Other conditions, such as high cholesterol and osteoporosis, are also treated as diseases, when in fact they are risk factors for diseases. Rarely discussed are the lifestyle changes that can be used to prevent the progression of these conditions into disease. In fact, many heavily marketed drugs for conditions such as anxiety, sleeplessness, and fatigue might be best treated with lifestyle changes, not drugs.
Yet a 2007 report in Business Week Healthcare, a trade journal for the pharmaceutical industry, notes that lifestyle drugs, not changes, are where the financial potential lies: “The market for lifestyle drugs has become one of the most dynamic and commercially attractive sectors in the pharmaceutical industry. With … aging demographics as well as increases in health awareness, disposable incomes, and pharmaceutical branding activity, conditions appear highly favorable for further growth.”
Some might wonder why the pharmaceutical companies need to spend so much time branding new diseases—there are plenty of real ones out there already. But given how long it takes to create new drugs, patent expirations, and the difficulty in finding novel treatments for complex diseases, it’s easier to find new indications for already approved drugs.

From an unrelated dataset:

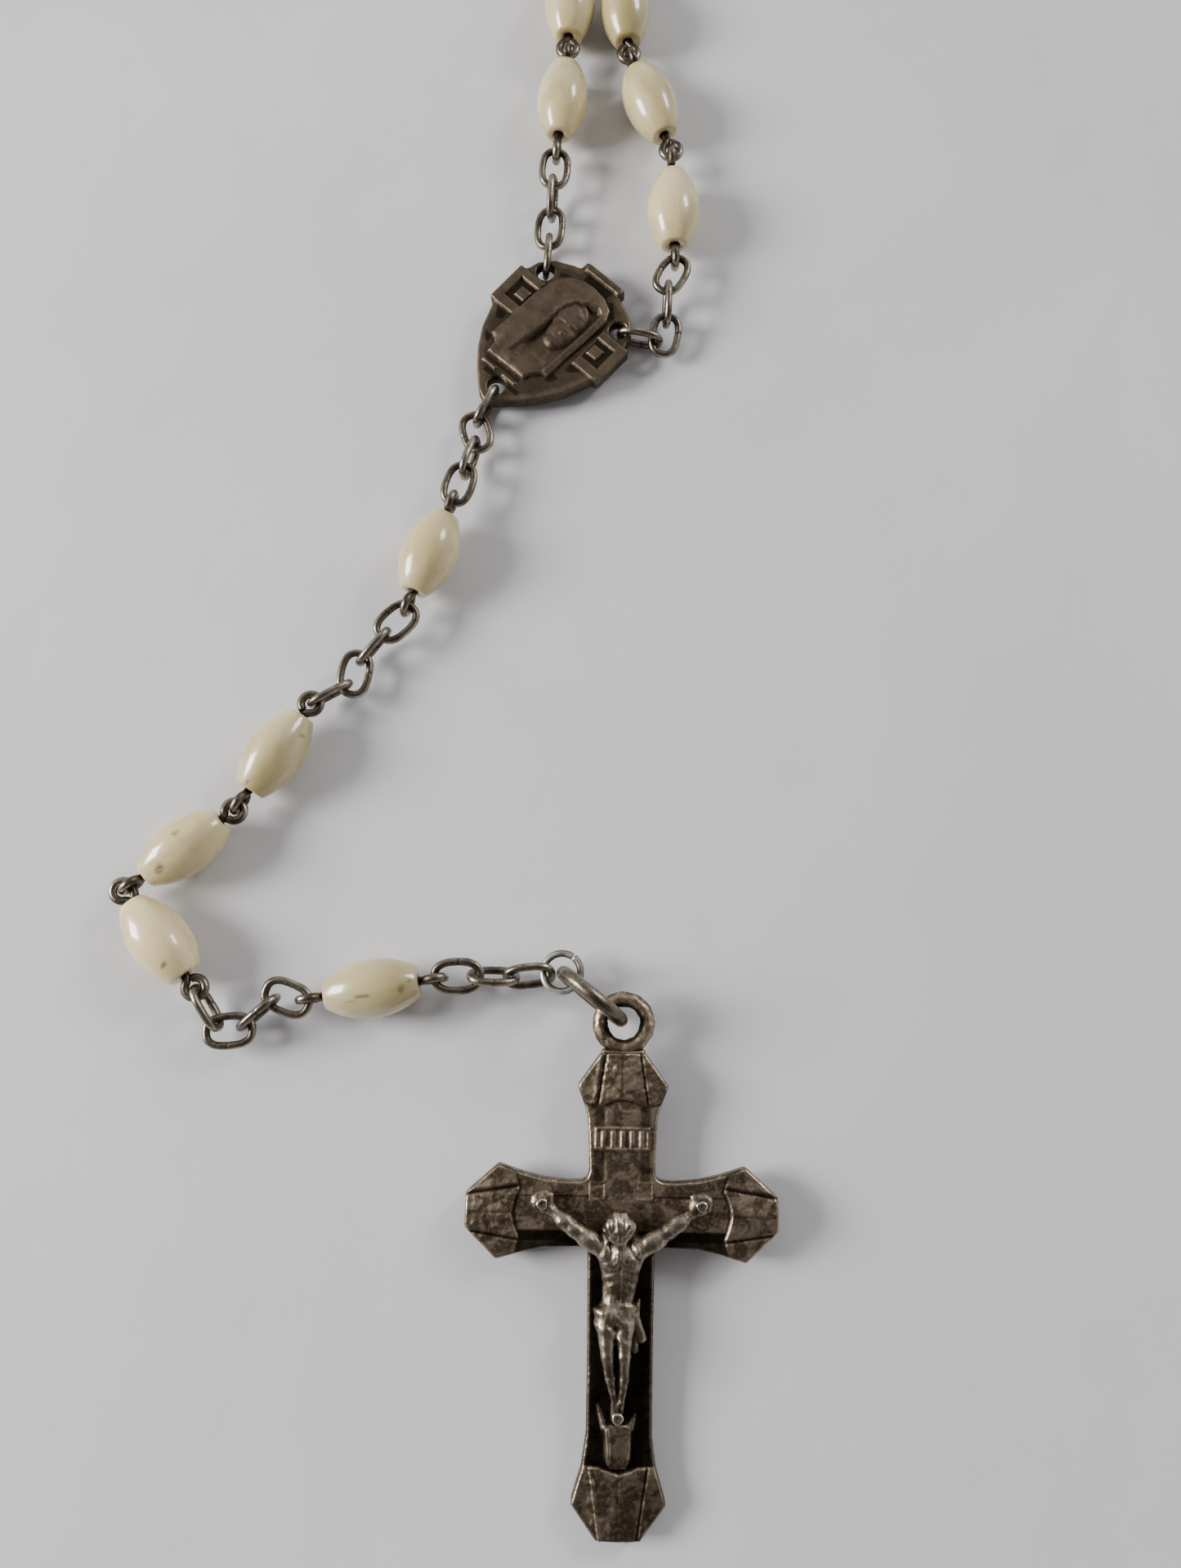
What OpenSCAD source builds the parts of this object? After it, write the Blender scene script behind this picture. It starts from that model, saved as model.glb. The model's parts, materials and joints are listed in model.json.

For instance, two major drug companies spent more on raising the awareness of Fibromyalgia than they did on the well-established diseases of diabetes and Alzheimer’s, mainly because there are effective drugs already on the market for diabetes and Alzheimer’s has alluded most forms of treatment. With no new blockbuster drugs in the pipeline, drug companies spend about 2.5 times the amount on marketing and promotion than they do on research, prompting consumers to buy more of their product, sick or not.